NeurIPS 2019
Sun Dec 8th through Sat the 14th, 2019 at Vancouver Convention Center
Paper ID:7485
Title:Globally Optimal Learning for Structured Elliptical Losses

Reviewer 1


		
This paper investigates structured regression tasks with generalized loss functions. It places a number of existing loss functions (e.g., quadratic, Huber) as special cases within the class of elliptical losses. The problem and formulation are well motivated and clearly described. The approach is demonstrated on synthetic data to show that as the data generating distribution becomes more heavily tailed, the robust estimation is more beneficial. Only one comparison loss (Tyler) is shown in the interest of readability, but it would be nice to show that at least one of the other robust losses (e.g., Huber) also has a benefit. In addition (or in lieu of the additional comparison), the connection with line 138 might be emphasized in the experiment section. The other experiments (stock market and river discharge) are more compelling and demonstrate the advantages in diverse application domains. Overall, I think this is a solid paper with no obvious weaknesses.

Reviewer 2


		
[originality] I believe there is a clear novelty in the proof of global optimality of all stationary points for some important elliptical losses and linear structured models while the part of proof (e.g. Lemma 1) is incrementally built on previous work. [clarity] While the problem is well-motivated and formulated clearly, there are some parts in the paper that are not clear. 1. Based on related work, it’s hard to contextualize their work in the existing literature. The readers may have the following important questions. * How does the existing literature for unstructured elliptical losses connect to your work? * What is the main difference in discovered theoretical characteristics of unstructured elliptical losses from that of structured ones? 2. It lacks the reason how the proved global optimality leads to more efficient optimization while this is claimed as one of their main contributions.

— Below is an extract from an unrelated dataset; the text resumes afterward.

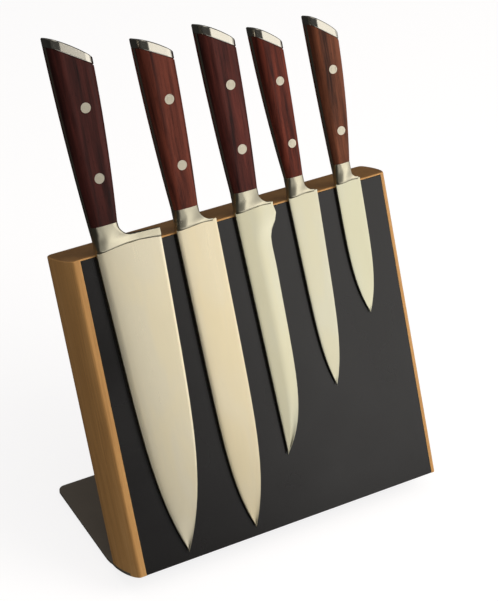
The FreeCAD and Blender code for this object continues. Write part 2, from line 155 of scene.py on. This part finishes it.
def remap(tree, value, old_range, new_range=(0.0, 1.0)):
    """Value moved from one range to another, and kept inside it."""
    inputs = {"Value": value, "From Min": old_range[0], "From Max": old_range[1],
              "To Min": new_range[0], "To Max": new_range[1]}
    return add(tree, "ShaderNodeMapRange", inputs)["Result"]


def smooth_step(tree, value, low, high):
    """0 below the low value and 1 above the high one, with a smooth rise between."""
    return add(tree, "ShaderNodeMapRange", {"Value": value, "From Min": low, "From Max": high},
               interpolation_type="SMOOTHSTEP")["Result"]


def mix(tree, share, first, second):
    """Colour between two colours; the node's sockets go by number, as their names repeat."""
    return add(tree, "ShaderNodeMix", {0: share, 6: first, 7: second}, data_type="RGBA")[2]


def overlay(tree, base, mask, amount, top):
    """Base colour with a top colour laid over it by an amount where the mask is 1."""
    return mix(tree, calculate(tree, "MULTIPLY", mask, amount), base, top)


def ramp(tree, value, stops):
    """Colour ramp through (place, colour) stops."""
    node = tree.nodes.new("ShaderNodeValToRGB")
    elements = node.color_ramp.elements
    while len(elements) < len(stops):
        elements.new(0.5)
    for element, (place, tint) in zip(elements, stops):
        element.position = place
        element.color = tint
    tree.links.new(value, node.inputs["Fac"])
    return node.outputs["Color"]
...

A clear explanation is needed for this. [significance] 1. This work is significant in that they provide optimality proof that leads to more efficient optimization method for a wide range of robust elliptical losses including Gaussian, Generalized Gaussian, Huber, etc. They still need to clarity how optimality result in critical points enable more efficient optimization. 2. However, they did not present the comparison between their efficient optimization algorithm and less efficient one under the same robust loss function, which leads to empirical justification for more effective optimization method and the practical impact of their optimality proof. ---------------------------------------------------------------------------------------------- Overall, I think this is an interesting paper and the authors did contextualize how significant this work is to the related work in their response and am changing the score.

Reviewer 3


		
--- after author response: --- Thank you to the authors for all the valuable clarifications, it seems like they would strengthen the manuscript. I spotted a minor typo in the appendix: On the line "where the equality to 0 is true because [...]", the first \tilde{v} should be bold. --- original review: --- The paper proposes non-Gaussian MRF likelihood learning for robust regression. A global convergence result is derived. Overall this is a convincing paper with a rather nice result that seems to work well in practice. Originality: 5/5 The paper extends results from literature on spherically-invariant random vectors [1 in paper] to more general losses / likelihoods. The application to obtaining a global convergence result for robust elliptical MRFs seems original. Quality: 4/5 The paper provides both a theoretical result supporting the practical use of the proposed non-convex optimization, a description of an algorithm to solve it, as well as convincing evaluations showing good performance of robust learning especially with few samples. Deducting one point because I think a derivation of the MM algorithm used should be provided, rather than simply giving the form of the algorithm. Clarity: 4/5 The overall presentation is very well written and easy to follow. I did not manage to understand some of the technical details surrounding Lemma 1 and its proof, and will ask for clarifications below. Significance: 5/5 Robust estimation seems like a likely improvement in many cases over gaussian MRFs, and this paper provides everything needed to perform it effectively.